TCWC products are available via www.tcwhiskey.com and at establishments in more than 30 states.

Now the company is poised to grow into nearly 100 jobs over the next three years, Fredrickson said. The state grant and the company’s partnership with the MEDC made the entire expansion a reality.

“The $750,000 made the entire $20 million investment possible,” Fredrickson said in October when announcing the grant. “Without that we would have been challenged to make this project work in northern Michigan.”

The Traverse City Whiskey Company was granted a special use permit by the Elmwood Township Planning Commission on Sept. 20 “for an expansion of previously permitted distillery tasting room, offices and visitor center” on parcels at 9440 and 9432 S. Center Highway, according to meeting minutes and Zoning Administrator Sarah Classen.

“Elmwood Township is excited that TC Whiskey is revitalizing the former Cherry Growers operations,” Elmwood Township Supervisor Jeffrey K. Shaw said in the release announcing the grant. “The property has been vacant and decaying, and the TC Whiskey project will provide economic opportunity for workers in our area.”

Whitmer and MEDC CEO Quentin L. Messer Jr. hailed the investment TCWC is making with the new facility. Messer was initially scheduled to attend the Jan. 20 groundbreaking, but did not make the trip.
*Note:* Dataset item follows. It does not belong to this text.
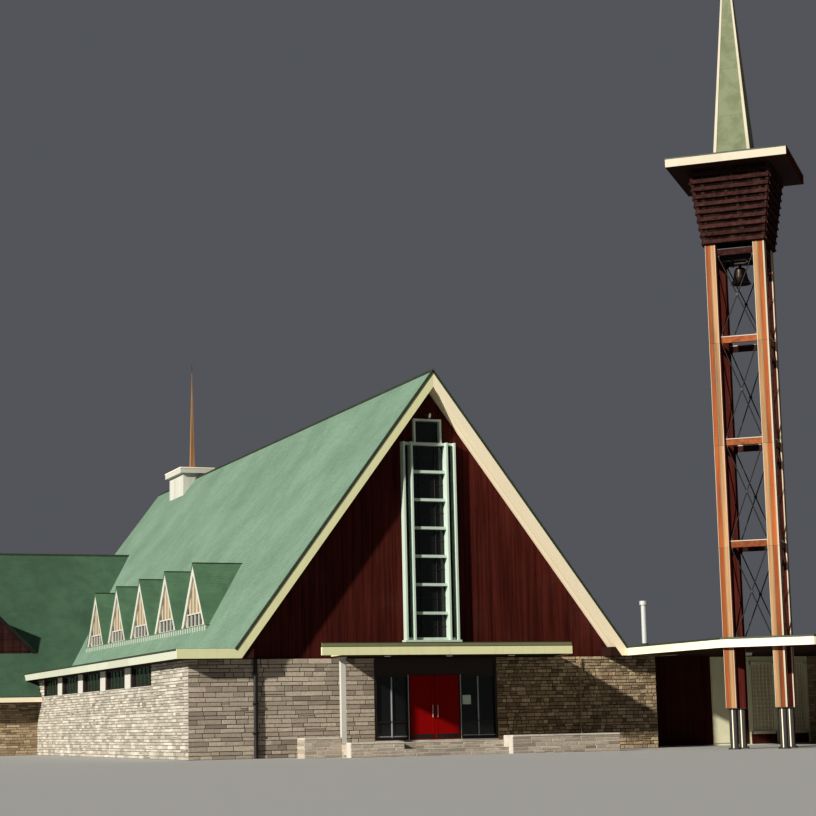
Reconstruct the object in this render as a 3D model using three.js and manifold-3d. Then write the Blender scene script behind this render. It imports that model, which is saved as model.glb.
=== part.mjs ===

“We’re pleased to support your expansion in Michigan, and appreciate this vote of confidence in the strength of our talented workforce and attractive business climate,” said Messer, who is also president and chair of the Michigan Strategic Fund board. “This project further demonstrates Team Michigan’s commitment to supporting economic opportunities throughout all regions of the state.

“We’re proud to join our local partners as we celebrate TCWC’s expansion and look forward to working together to grow, add jobs, and provide greater opportunity for our friends and neighbors in northern Michigan.”

According to September 2021 data from Statista, Michigan ranks sixth in the United States in the number of operating craft distilleries.

Michigan’s 75 distilleries trail only California (220), New York (145), Washington (143), Texas (105) and Colorado (92).